Pedes-me agora que pense na frase que ele dizia também como incentivo, alento para a minha vida., para este presente.Ter a coragem. Tenho-a gasto tanto, tenho-a usado tanto, creio que a fonte não é inesgotável. Chega-me às vezes a fraqueza agora, não se traduz em choro, não se traduz em mágoa, é só incerteza, dúvida, algum vazio, fico ali parada naquela curva do horizonte a pensar em quem sou, em quem serei, em como será ficar, em como será partir. Não quero fazer despedidas, não quero pensar em ir, mas às vezes sem saber como já lá estou, e tenho que me esforçar para voltar atraz, pensar que há uma nova casa da partida. A voz dele, não sei se a voz dele me pode ajudar, mas foi em tempos a voz mais bela que conheci, mais poderosa. Era o teatro, a sua força e magia em pleno.

~CC~

terça-feira, 21 de março de 2017

Do que sobra


Sobra pouco da vida que eu já fui. Por ora sobra pouco. Não posso, não consigo evitar essa tristeza, não obstante me ter salvo, salvo por pouco, por um triz, como aconteceu outras vezes.

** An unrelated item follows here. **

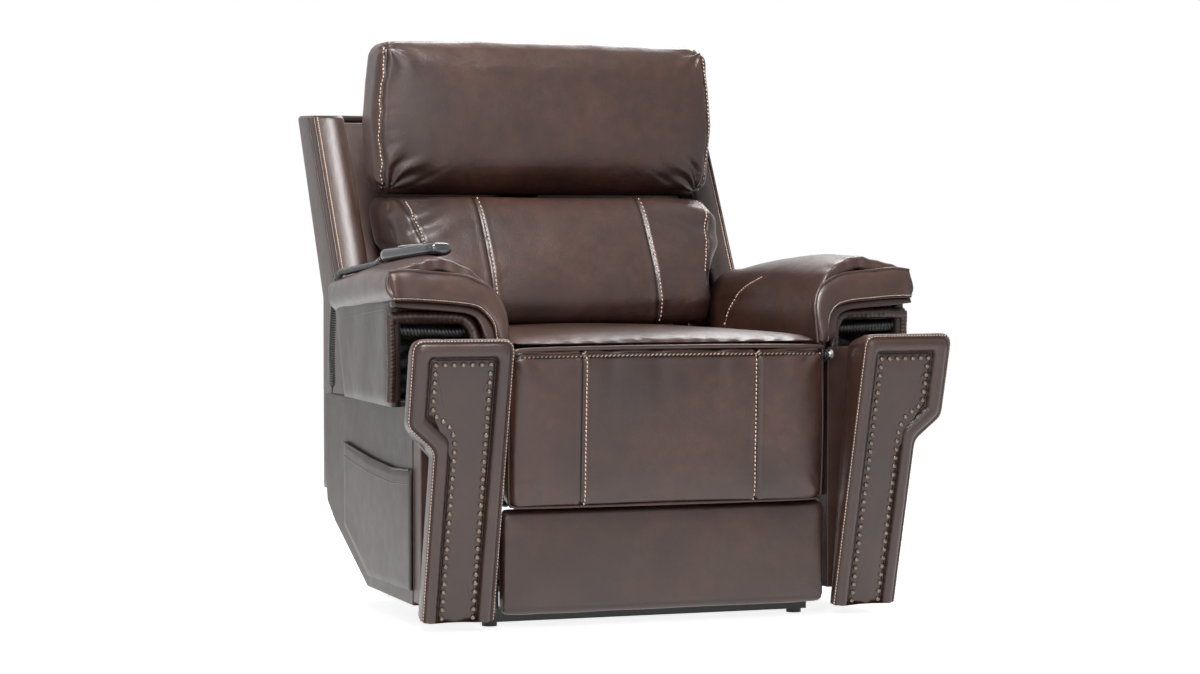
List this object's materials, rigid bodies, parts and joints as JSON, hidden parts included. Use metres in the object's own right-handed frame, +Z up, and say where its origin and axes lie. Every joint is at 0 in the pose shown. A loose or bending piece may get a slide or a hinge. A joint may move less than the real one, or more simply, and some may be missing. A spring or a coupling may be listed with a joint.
{
  "type": "lift recliner chair",
  "caption": "Leather power lift recliner with leaning nailed front posts, wrapped arm pads, a standing headrest, a chaise footrest and a handset on a curly cord.",
  "frame": {"origin": "on the floor, under the middle of the chair's box", "axes": "+Z up, +Y to the rear, +X to the right seen from the front"},
  "size_m": [0.98, 0.9785, 1.018],
  "materials": {
    "leather": "semi-gloss chocolate leather with fine grain",
    "black_steel": "satin powder coat",
    "plated_steel": "zinc plated",
    "black_plastic": "moulded, matt",
    "gloss_plastic": "glossy black",
    "keys": "soft touch",
    "cord": "satin",
    "hardwood": "bare plywood",
    "nails": "antiqued",
    "lining": "dark lining cloth"
  },
  "bodies": {
    "floor_base": {"base_rail_left": "black_steel", "base_rail_right": "black_steel", "base_front_bar": "black_steel", "base_rear_bar": "black_steel", "floor_glides": "black_plastic", "base_lugs": "black_steel", "lift_motor": "black_plastic", "power_box": "black_plastic"},
    "lift_arms": {"lift_arm_left": "black_steel", "lift_arm_right": "black_steel", "lift_cross_tube": "black_steel"},
    "front_links": {"front_link_left": "black_steel", "front_link_right": "black_steel"},
    "lift_rod": {"lift_rod": "plated_steel"},
    "recline_rod": {"recline_rod": "plated_steel"},
    "back": {"back_brackets": "black_steel", "back_frame": "hardwood", "inner_back_panel": "leather", "wing_left": "leather", "wing_right": "leather", "outer_back_panel": "leather", "back_cushion": "leather", "headrest_motor": "black_plastic"},
    "headrest": {"headrest_plate": "black_steel", "headrest_cushion": "leather"},
    "footrest": {"footrest_board": "hardwood", "chaise_pad": "leather"},
    "ottoman": {"ottoman_panel": "leather", "ottoman_slides": "black_steel"},
    "upper_links": {"footrest_upper_links": "black_steel"},
    "lower_links": {"footrest_lower_links": "black_steel"},
    "key_one": {"key_one": "keys"},
    "key_two": {"key_two": "keys"},
    "key_three": {"key_three": "keys"},
    "key_four": {"key_four": "keys"},
    "chair": {"mech_plate_left": "black_steel", "mech_plate_right": "black_steel", "mech_pins": "plated_steel", "front_cross_rail": "hardwood", "rear_cross_rail": "hardwood", "seat_springs": "plated_steel", "seat_cushion": "leather", "recline_motor": "black_plastic", "arm_front_boards": "leather", "side_panel_left": "leather", "side_panel_right": "leather", "arm_box_left": "leather", "arm_box_right": "leather", "arm_pad_left": "leather", "arm_pad_right": "leather", "recess_linings": "lining", "post_left": "leather", "post_right": "leather", "nail_heads": "nails", "side_pockets": "leather", "control_box": "black_plastic", "handset_base": "gloss_plastic", "handset_cover": "gloss_plastic", "handset_cord": "cord"}
  },
  "joints": [
    {"name": "lift", "type": "hinge", "parent": "floor_base", "child": "lift_arms", "pos_m": [0, -0.248, 0.07], "axis": [1, 0, 0], "range_deg": [0, 42]},
    {"name": "chair_tilt", "type": "hinge", "parent": "lift_arms", "child": "chair", "pos_m": [0, 0.122, 0.15], "axis": [1, 0, 0], "range_deg": [-16, 0]},
    {"name": "front_link_swing", "type": "hinge", "parent": "floor_base", "child": "front_links", "pos_m": [0, -0.268, 0.091], "axis": [1, 0, 0], "range_deg": [0, 43.32]},
    {"name": "lift_stroke", "type": "slide", "parent": "floor_base", "child": "lift_rod", "axis": [0, -1, 0], "range_m": [0, 0.0646]},
    {"name": "recline", "type": "hinge", "parent": "chair", "child": "back", "pos_m": [0, 0.122, 0.33], "axis": [-1, 0, 0], "range_deg": [0, 38]},
    {"name": "recline_stroke", "type": "slide", "parent": "chair", "child": "recline_rod", "axis": [0, -1, 0], "range_m": [0, 0.0522]},
    {"name": "headrest_tilt", "type": "hinge", "parent": "back", "child": "headrest", "pos_m": [0, 0.312, 0.757], "axis": [-1, 0, 0], "range_deg": [0, 20]},
    {"name": "footrest", "type": "hinge", "parent": "chair", "child": "footrest", "pos_m": [0, -0.386, 0.458], "axis": [-1, 0, 0], "range_deg": [0, 82]},
    {"name": "ottoman_extension", "type": "slide", "parent": "footrest", "child": "ottoman", "axis": [0, 0, -1], "range_m": [0, 0.03]},
    {"name": "upper_link_swing", "type": "hinge", "parent": "chair", "child": "upper_links", "pos_m": [0, -0.256, 0.318], "axis": [-1, 0, 0], "range_deg": [0, 82]},
    {"name": "lower_link_swing", "type": "hinge", "parent": "footrest", "child": "lower_links", "pos_m": [0, -0.31, 0.342], "axis": [1, 0, 0], "range_deg": [0, 82]},
    {"name": "press_one", "type": "slide", "parent": "chair", "child": "key_one", "axis": [0.014, -0.054, -0.9984], "range_m": [0, 0.001], "stiffness_N_per_m": 400},
    {"name": "press_two", "type": "slide", "parent": "chair", "child": "key_two", "axis": [0.014, -0.054, -0.9984], "range_m": [0, 0.001], "stiffness_N_per_m": 400},
    {"name": "press_three", "type": "slide", "parent": "chair", "child": "key_three", "axis": [0.014, -0.054, -0.9984], "range_m": [0, 0.001], "stiffness_N_per_m": 400},
    {"name": "press_four", "type": "slide", "parent": "chair", "child": "key_four", "axis": [0.014, -0.054, -0.9984], "range_m": [0, 0.001], "stiffness_N_per_m": 400}
  ],
  "couplings": [
    {"joint": "chair_tilt", "follows": "lift", "ratio": -0.38095},
    {"joint": "front_link_swing", "follows": "lift", "ratio": 1.0314},
    {"joint": "lift_stroke", "follows": "lift", "m_per_rad": 0.08799},
    {"joint": "recline_stroke", "follows": "recline", "m_per_rad": 0.078556},
    {"joint": "ottoman_extension", "follows": "footrest", "m_per_rad": 0.020941},
    {"joint": "upper_link_swing", "follows": "footrest", "ratio": 1},
    {"joint": "lower_link_swing", "follows": "footrest", "ratio": 1}
  ]
}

Mas desta vez vem com muito mais cicatrizes.

Nesse pouco que sobra de mim cabe inteiro ainda esse gosto por essa forma de dizer a vida que se chama poesia.

~CC~

domingo, 12 de março de 2017

Vivas, sempre prontas a ser felizes


O silêncio deve ter dito quase tudo sobre como foi difícil lutar pela vida, depois de 15 dias nos cuidados intensivos (muito escreverei sobre isso mas hoje não), ainda me encontro no internamento. A previsão inicial era de 7 dias de pós operatório. Mas mãos que escrevem são sem dúvida mãos já com outra esperança. E hoje fazem-no não tanto para falar de mim mas sim de uma das razões mais fundamentais para eu estar ainda aqui: ver a minha filha fazer 21 anos. Poder apreciar cada dia que a vida imprime no seu olhar, acrescenta dentro dela, expandindo tudo o que antes era semente. Só essa felicidade tão intensa seria capaz de anular sombras e mais sombras que foram caminhando sobre mim enquanto eu tão teimosamente as soprava. Cheguei aqui, eu e ela vivas, inteiras e solidárias, tão prontas para sermos felizes.

Os parabéns. O abraço mais longo de sempre, vindo de lá do fundo, da sobrevivência.